Guillermo Achá, President, YPFB
Bolivia has certainly been placing unprecedented investments in a suite of facilities – from separation complexes to petrochemical plants to LNG terminals – all geared towards exiting a model of pure extraction and raw resources export and entering a new world of aggregated value buttressed by a formidable industrial base grounded on gas. “You’re witnessing the implementation of a robust industrialization strategy that will enable us to extract greater value out of gas resource by selling it as processed and in derivatives such as fertilizers and plastics, rather than merely in raw unadulterated form,” argues planning minister, René Orellana.

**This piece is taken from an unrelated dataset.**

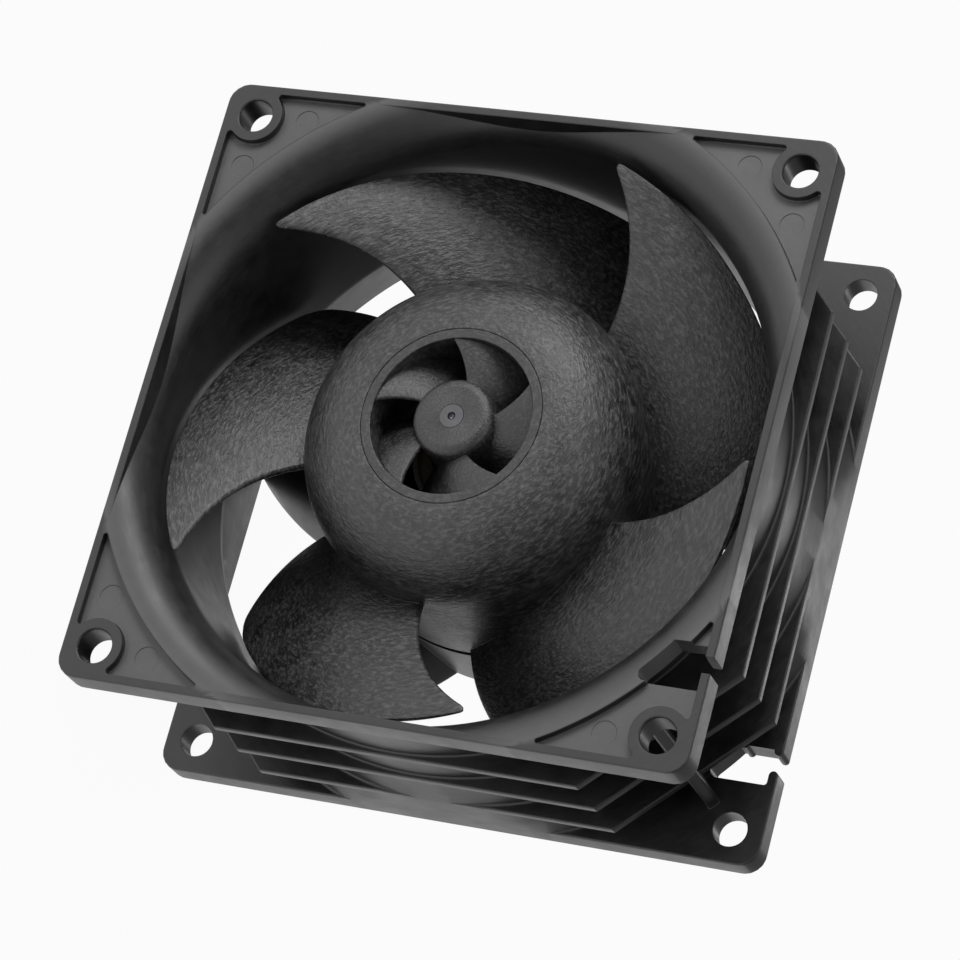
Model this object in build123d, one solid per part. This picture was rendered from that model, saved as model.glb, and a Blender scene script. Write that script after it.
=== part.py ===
from build123d import *
import os
from math import cos, pi, radians, sin, sqrt

os.makedirs("parts", exist_ok=True)

# A square 80 mm axial fan for a server, 38 mm deep, with a five-bladed rotor on two ball bearings.
# All sizes are millimetres. While it is drawn, the fan axis is Z, the intake face is at z = 0 and the
# exhaust face at z = -frame_depth. Below, a depth is measured back from the intake face, and a height
# is measured forward from the exhaust face.

# Housing: overall size, flanges and screw holes
frame_width = 80.0
frame_depth = 38.0
flange_corner_radius = 2.55
front_flange_thickness = 4.0
rear_flange_thickness = 3.6
hole_edge_distance = 4.25
hole_diameter = 4.3

# Housing: air duct, from the bell-mouth lip through the throat to the diffuser
lip_radius = 43.9
throat_radius = 38.1
bell_depth = 6.2
diffuser_length = 12.0
exit_radius = 42.3
barrel_wall = 1.2
side_wall = 1.05

# Housing: stiffening fins round the barrel
fin_count = 3
fin_thickness = 1.2
first_fin_depth = 12.0
fin_pitch = 8.1
fin_corner_cut = 16.5
fin_inset = 0.05

# Housing: recessed corner pads with a raised boss at each screw hole
pad_depth = 1.0
pad_rim_width = 1.05
boss_wall = 1.35

# Housing: slot in both flanges that the leads leave through, and the post that guides them
slot_start = 24.2
slot_end = 29.6
slot_mouth_start = 25.7
slot_mouth_end = 27.7
slot_finger_width = 1.15
slot_lip_wall = 1.5
slot_finger_round = 0.5
post_angle = -45.0
post_width = 1.6
post_reach = 46.9

# Housing: motor base and the stator vanes that carry it
base_radius = 21.2
base_wall = 1.4
base_floor = 1.6
vane_count = 7
vane_thickness = 1.4
vane_height = 10.0
vane_trailing_angle = -104.9
vane_trailing_sweep = -1.52
vane_leading_angle = -122.9
vane_leading_sweep = -0.82
vane_entry_slope = 0.2
vane_overrun = 0.3
socket_wall = 1.8
socket_height = 5.4
lead_window_angle = -33.5
lead_window_width = 5.0
lead_window_depth = 2.6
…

Indeed the much-lauded “industrial revolution” seems well underway. One only need look towards the roll out of the $700m Gran Chaco natural gas liquids separation plant and Gran Chaco propylene and polypropylene complex. Meanwhile an ammonia and urea plant to make fertilizer is also under construction and will cost an estimated $877m. In tandem, investments of around $9.6bn have been ring-fenced for power generation, the logic being that exporting electricity to Latin America’s turbo economies would fetch greater profit margins than lugging across unprocessed commodities. All that remains to be seen is whether the gamble will pay off.